On a commencé depuis quinze jours à peine, et je suis déjà persuadée que je capterai jamais rien à la philo. Ni à la méthodo, ni au contenu. Savoir distinguer de ce qui est "certain" de ce qui n'est que "probable" ne me passionne pas des masses. Dans cette histoire, de toute façon, si on n'est pas en mesure de développer à la seconde les définitions et les divers sens possibles de tous les mots qu'on lit, on est sûr de se noyer dans l'abstraction. Même pas la peine de plonger. Bien sûr, ce con de pseudo prof qui nous dispense plus de pauses que de cours a cru bon de m'interroger, et j'ai répondu des trucs au pif, histoire de ne pas laisser entrevoir le vide intersidéral qui sert de champ de bataille à mes deux neurones.

Je me suis défoncée dans l'impro, et de manière tout à fait inattendue, il m'encourage juste après. Lui qui est toujours aussi blafard et qui a l'air presque blond depuis qu'il ne met plus de gel dans ses cheveux.
"Eh, pas mal du tout, ta réponse ! Apparemment c'était pas trop ça, mais à ta place, j'aurais répondu que dalle ! T'as la technique déjà !" 
Il était dit que la seule remarque sympathique que j'obtiendrais jamais de lui serait celle-là !   


Quelque part en 2004

En histoire-géo, il se prend souvent la tête avec M.Rodrigues ; le prof a un fort accent portugais qu'il cultive au quotidien, comme s'il craignait de le perdre. Un jour, répondant à une énième provocation de ce très grand gamin, il se retient de justesse de le traiter de con. 

"Espèce de......" 

Rodrigues plisse les yeux et se contient. La phrase demeurera inachevée. 
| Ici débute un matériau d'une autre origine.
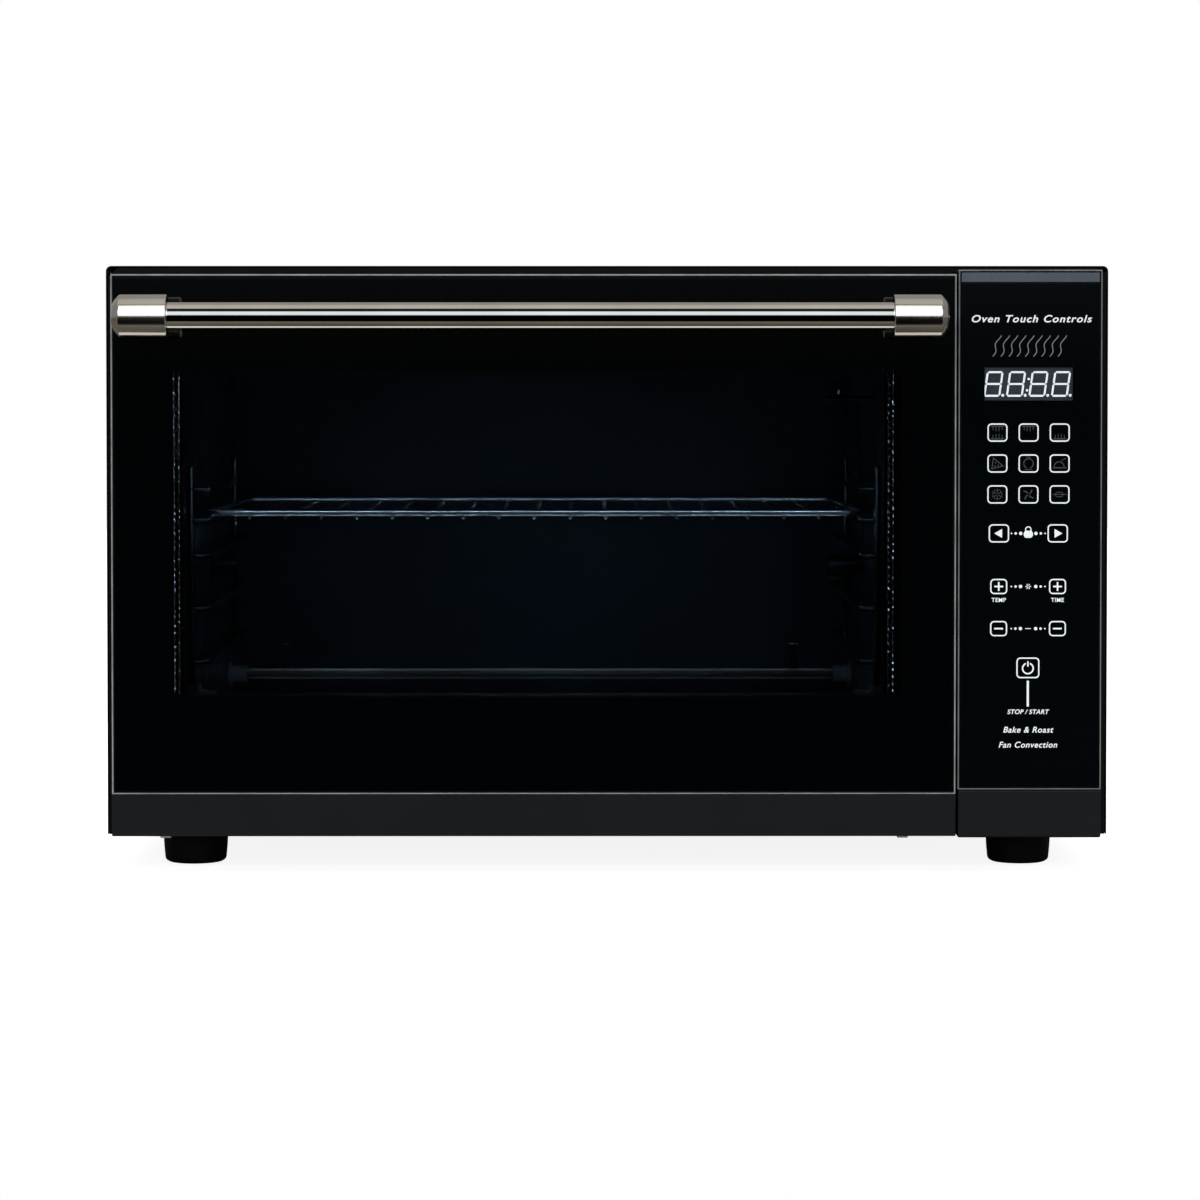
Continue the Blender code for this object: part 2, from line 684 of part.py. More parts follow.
def build_liner():
    start = FRONT + SHEET + FIT
    outer = grown(CAVITY, LINER_SHEET)
    lip = grown(outer, LINER_FLANGE)
    loops = [
        across_y(outer, CAVITY_REAR + LINER_SHEET),
        across_y(outer, start + LINER_SHEET),
        across_y(lip, start + LINER_SHEET),
        across_y(lip, start),
        across_y(CAVITY, start),
        across_y(CAVITY, CAVITY_REAR),
    ]
    liner = loft("oven_liner", loops, "grey_enamel")
    through = 4 * LINER_SHEET
    holes = []
    for y, z in HEATERS.values():
        for wall in (CAVITY_LEFT, CAVITY_RIGHT):
            radius = CERAMIC_RADIUS + FIT
            holes.append(turned_loops((wall, y, z), 0, ((-through, radius), (through, radius)), 12))
    singles = (
        (CAVITY_RIGHT, FAN_Y, FAN_Z, FAN_HOLE, 32),
        (CAVITY_RIGHT, SPIT_Y, SPIT_Z, SPIT_SHAFT + 0.002, 12),
        (CAVITY_RIGHT, LAMP_Y, LAMP_Z, LENS_RADIUS - 0.003, 16),
        (CAVITY_RIGHT, PROBE_Y, LAMP_Z, PROBE_RADIUS + FIT, 10),
    )
    for x, y, z, radius, sides in singles:
        holes.append(turned_loops((x, y, z), 0, ((-through, radius), (through, radius)), sides))
    cut(liner, holes)


def build_ladders():
    """Wire guides at the cavity's sides: two uprights, and a U-shaped rung at each rack level."""
    front = FRONT + LADDER_FRONT
    rear = CAVITY_REAR - LADDER_REAR_INSET
    for side, wall, sign in (("left", CAVITY_LEFT, 1), ("right", CAVITY_RIGHT, -1)):
        x = wall + sign * (WIRE_RADIUS + FIT)
        inner = wall + sign * (RUNG_REACH - WIRE_RADIUS)
        rungs = []
        for level in RUNG_LEVELS:
            z = CAVITY_FLOOR + level
            corners = [(x, front, z), (inner, front, z), (inner, rear, z), (x, rear, z)]
            rungs.append(tube_loops(rounded(corners, RUNG_CORNER, 2), WIRE_RADIUS, 6, (0, 0, 1)))
        ladder = lofts(f"{side}_rack_guide", rungs, "chrome_wire")
        low = CAVITY_FLOOR + RUNG_LEVELS[0] - LADDER_OVERHANG
        high = CAVITY_FLOOR + RUNG_LEVELS[-1] + LADDER_OVERHANG
        uprights = []
        for y in (front, rear):
            stations = ((low, WIRE_RADIUS), (high, WIRE_RADIUS))
            uprights.append(turned_loops((x, y, 0), 2, stations, 8))
        join(ladder, uprights)


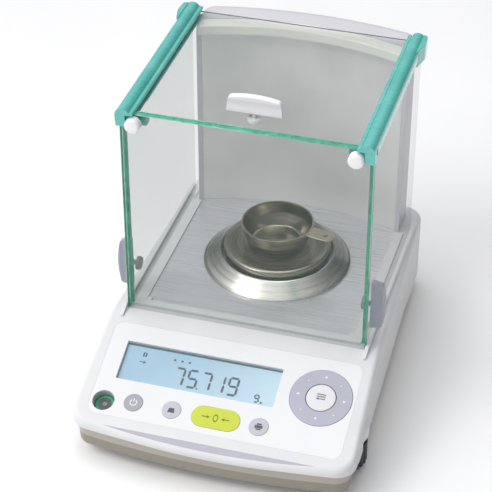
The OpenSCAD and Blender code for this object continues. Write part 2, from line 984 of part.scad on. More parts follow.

"Dommage, j'attendais que ça, qu'il m'insulte ! On aurait pu le faire virer !"


Avril 2004 

Je suis au CDI, avant-dernière "alvéole" de travail _la mienne ; elle donne sur cette sale bétaillère de cantine et sur le parking des profs. En bas, les internes regagnent leur chambre, chaperonnés par un surveillant. Je me fais un arbre généalogique et un tableau de correspondances avec les personnages de Perceval, d'abord parce que sans ça je m'y perdrais, et ensuite parce que ça me passionne. Ironie du sort, j'en suis tout pile au Sénéchal Keu, bien connu pour son côté langue de pute, lorsqu'il passe devant moi, longeant les rayons du CDI.

"Laaapin , kk kk ! Laapin, kk kk !"

Il repasse en sens inverse en me regardant, affichant son plus charmant sourire de faux-cul. 

"Laapin, kk kk ! Laapin, kk kk !" 



Depuis quelques semaines, il me fait des blagues, des allusions que je ne comprends pas vraiment mais dont je devine le sens global. Quand je suis seule, comme là, peu importe ! Grand bien lui fasse de rire à mes dépends s'il le souhaite ! Mais lorsque je parle à une pote et qu'il siffle en passant derrière nous, c'est terriblement rageant et pas dénué de conséquences sur mes relations amicales. A présent, il fait partie de ceux que j'aurai plaisir à ne plus croiser tous les matins, quand nous en aurons fini avec "J. de B". Pff !  


Mai 2004   

"Tu fais quoi, l'année prochaine ? 
_ Je pars six mois au Texas, chez ma tante ! 
_ Sérieux ? 
_ C'est presque calé. Sinon, je ferai une fac d'anglais !"  
Oui, c'est ça. Pars. Loin ! 


Juillet 2004 

J'ouvre Sud Ouest et je vais à la page des résultats du BAC ; hier, la plupart des candidats passaient les oraux de rattrapage. Il est dedans : il l'aura donc eu, au final. J'aurais bien voulu qu'il se plante, ça lui aurait fait les pieds, à ce con. Mais non, faut toujours qu'il s'en tire bien, lui

Quoi qu'il en soit, on ne se verra peut-être plus jamais de notre vie, qui sait ...? 

Le souvenir de ces pensées négatives est tellement précis qu'il vaut bien non pas une madeleine, mais un carton de gâteaux Bijou à lui tout seul. Je doute de m'en débarrasser, désormais.  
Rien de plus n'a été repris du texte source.